H1:There are significant differences in SRL based on gender, age, educational background, and frequency of participation.

2.2. Scientific Epistemological View and Its Role in Citizen Science

Epistemology, the study of knowledge and knowing, has long been one of the cornerstones of philosophy [16]. Epistemological view (or personal epistemology) is individual’s belief about the nature of knowledge (view about what knowledge is) and nature of knowing (view about knowledge acquisition) [17], related not only to school learning, but is an essential component of lifelong learning, in and out of school [18]. Science Epistemological Views (hereafter SEVs) concerns individual’s view about nature of knowledge and knowing in science, including nature of science and nature of scientific inquiry [19]. In science education, SEVs have been viewed as higher order thoughts, proved to influence learning orientation, learning processes and learning outcomes. For example, a survey of students in the laboratory exercises found that students who hold a constructivist scientific perspective are more inclined to negotiate meaning with their peers and are more invested in explaining experimental results [21]. Moreover, students with constructivist-oriented SEVs tended to attain better science learning outcomes than those with empiricist- aligned SEVs [22]. Scientific epistemology in citizen science has also received attention. For example, researchers evaluated citizen science participants in astronomy and found that the SEVs of these participants improved significantly after participating in citizen science [23], and citizen scientists can better understand the nature of science than non-citizen scientists [24]. However, the question of whether SEVs influence self- regulated learning and motivations among participants in citizen science remains to be further explored.

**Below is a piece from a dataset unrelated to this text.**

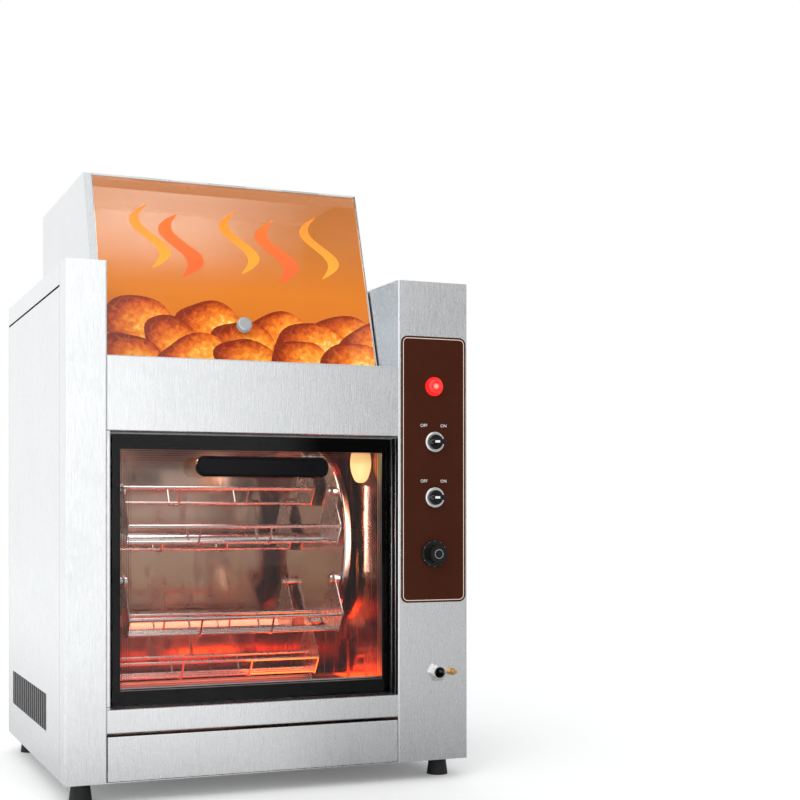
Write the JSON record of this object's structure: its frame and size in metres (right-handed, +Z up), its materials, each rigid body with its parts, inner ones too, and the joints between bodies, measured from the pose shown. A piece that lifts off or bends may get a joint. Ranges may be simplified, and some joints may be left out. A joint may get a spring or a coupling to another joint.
{
  "type": "baked potato oven",
  "caption": "Countertop rotary oven with hanging wire baskets behind a drop-down glass door, a heated display case above, a control column and a crumb tray.",
  "frame": {"origin": "on the floor under the middle of the whole oven, knobs and rear screws included", "axes": "+X to the right as the user faces the door, +Y to the back, +Z up"},
  "size_m": [0.58, 0.545, 0.871],
  "materials": {
    "casing": "satin",
    "liner": "polished",
    "wire": "polished",
    "door_glass": "polished",
    "display_glass": "polished",
    "quartz": "gloss",
    "bulb": "gloss",
    "porcelain": "gloss",
    "black_gloss": "gloss",
    "fascia": "gloss",
    "red_lens": "gloss",
    "rubber": "matte",
    "seal": "matte",
    "brass": "satin",
    "plated": "satin",
    "bronze": "satin",
    "motor_case": "satin",
    "wool": "matte"
  },
  "bodies": {
    "cabinet": {"base_pan": "casing", "rubber_feet": "rubber", "left_post": "casing", "left_side_panel": "casing", "left_deck": "casing", "crossbar": "casing", "bottom_rail": "casing", "column_shell": "casing", "column_deck": "casing", "right_side_panel": "casing", "rear_panel": "casing", "chamber_left_wall": "liner", "chamber_right_wall": "liner", "chamber_back_wall": "liner", "chamber_ceiling": "liner", "chamber_floor": "liner", "front_frame": "liner", "insulation": "wool", "display_floor": "casing", "display_left_wall": "casing", "display_right_wall": "casing", "display_back_wall": "casing", "display_roof": "casing", "tray_runners": "casing", "heating_tubes": "quartz", "tube_caps": "porcelain", "lamp_holder": "porcelain", "lamp_bulb": "bulb", "shaft_bearings": "bronze", "gear_motor": "motor_case", "control_fascia": "fascia", "indicator_lamp": "red_lens", "selector_switches": "black_gloss", "thermostat": "plated", "cable_gland": "plated", "ground_stud": "brass", "terminal_block": "porcelain", "casing_screws": "plated", "door_seal": "seal"},
    "rotor": {"rotor_shaft": "plated", "left_wheel": "liner", "right_wheel": "liner", "basket_pins": "plated", "drive_coupling": "plated"},
    "basket_1": {"basket_1": "wire"},
    "basket_2": {"basket_2": "wire"},
    "basket_3": {"basket_3": "wire"},
    "basket_4": {"basket_4": "wire"},
    "basket_5": {"basket_5": "wire"},
    "basket_6": {"basket_6": "wire"},
    "door": {"door_frame": "liner", "door_glass": "door_glass", "door_handle": "black_gloss"},
    "lid": {"lid_glass": "display_glass", "lid_hinge": "casing", "lid_knob": "plated"},
    "tray": {"crumb_tray": "casing"},
    "light_knob": {"light_switch_knob": "black_gloss"},
    "motor_knob": {"motor_switch_knob": "black_gloss"},
    "heat_knob": {"thermostat_knob": "black_gloss"}
  },
  "joints": [
    {"name": "rotor_spin", "type": "hinge", "parent": "cabinet", "child": "rotor", "pos_m": [-0.019, 0.0335, 0.344], "axis": [1, 0, 0], "continuous": true},
    {"name": "basket_1_swing", "type": "hinge", "parent": "rotor", "child": "basket_1", "pos_m": [-0.019, -0.07593, 0.41781], "axis": [1, 0, 0], "continuous": true},
    {"name": "basket_2_swing", "type": "hinge", "parent": "rotor", "child": "basket_2", "pos_m": [-0.019, -0.08514, 0.28613], "axis": [1, 0, 0], "continuous": true},
    {"name": "basket_3_swing", "type": "hinge", "parent": "rotor", "child": "basket_3", "pos_m": [-0.019, 0.02429, 0.21232], "axis": [1, 0, 0], "continuous": true},
    {"name": "basket_4_swing", "type": "hinge", "parent": "rotor", "child": "basket_4", "pos_m": [-0.019, 0.14293, 0.27019], "axis": [1, 0, 0], "continuous": true},
    {"name": "basket_5_swing", "type": "hinge", "parent": "rotor", "child": "basket_5", "pos_m": [-0.019, 0.15214, 0.40187], "axis": [1, 0, 0], "continuous": true},
    {"name": "basket_6_swing", "type": "hinge", "parent": "rotor", "child": "basket_6", "pos_m": [-0.019, 0.04271, 0.47568], "axis": [1, 0, 0], "continuous": true},
    {"name": "door_hinge", "type": "hinge", "parent": "cabinet", "child": "door", "pos_m": [-0.02175, -0.2155, 0.133], "axis": [1, 0, 0], "range_deg": [0, 90]},
    {"name": "lid_hinge_turn", "type": "hinge", "parent": "cabinet", "child": "lid", "pos_m": [-0.0231, -0.07965, 0.8685], "axis": [-1, 0, 0], "range_deg": [0, 80]},
    {"name": "tray_slide", "type": "slide", "parent": "cabinet", "child": "tray", "axis": [0, -1, 0], "range_m": [0, 0.33]},
    {"name": "light_switch_turn", "type": "hinge", "parent": "cabinet", "child": "light_knob", "pos_m": [0.23625, -0.2505, 0.487], "axis": [0, 1, 0], "range_deg": [0, 90]},
    {"name": "motor_switch_turn", "type": "hinge", "parent": "cabinet", "child": "motor_knob", "pos_m": [0.23625, -0.2505, 0.407], "axis": [0, 1, 0], "range_deg": [0, 90]},
    {"name": "thermostat_turn", "type": "hinge", "parent": "cabinet", "child": "heat_knob", "pos_m": [0.23625, -0.2505, 0.326], "axis": [0, 1, 0], "range_deg": [0, 300]}
  ],
  "couplings": [
    {"joint": "basket_1_swing", "follows": "rotor_spin", "ratio": -1},
    {"joint": "basket_2_swing", "follows": "rotor_spin", "ratio": -1},
    {"joint": "basket_3_swing", "follows": "rotor_spin", "ratio": -1},
    {"joint": "basket_4_swing", "follows": "rotor_spin", "ratio": -1},
    {"joint": "basket_5_swing", "follows": "rotor_spin", "ratio": -1},
    {"joint": "basket_6_swing", "follows": "rotor_spin", "ratio": -1}
  ]
}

2.3. Achievement Goal Orientation and Its Role in Citizen Science

Achievement- goal theory posits the idea that people have an overarching orientation towards tasks, which can be described through mainly two general orientations: mastery orientation, which refer to attaining knowledge and developing competence, and performance orientation, which refer to outperforming peers or demonstrating one’s competence [25,26]. According to researchers [27,28], achievement- goal theory aligns particularly well with the concept of SRL. Because, as in a nutshell, SRL refers to self- generated thoughts, feelings and behaviors that are oriented to attaining goals [29]. This definition underscores that for individuals to effectively regulate their learning, they must establish specific goals or standards to monitor and measure their progress. A large number of studies have focused on the motivations of participants in citizen science, and have found a variety of motivational factors, such as, love of science, environmental concerns, support research efforts, as well as wanting to learn and gain knowledge [24,30]. Whereas, very few research have used a theory- based approach to measure motivation in citizen science with standardized methodology [31]. Achievement goal theory provides a framework for understanding the motivational factors that propel volunteers to complete tasks in citizen science projects, highlighting how situational influences can shape motivation. Given the theory's emphasis on goal orientation, moreover, since all volunteers participated on a voluntary basis, this study specifically focuses on the achievement goal orientations of volunteers and the goal avoidance orientation is not considered.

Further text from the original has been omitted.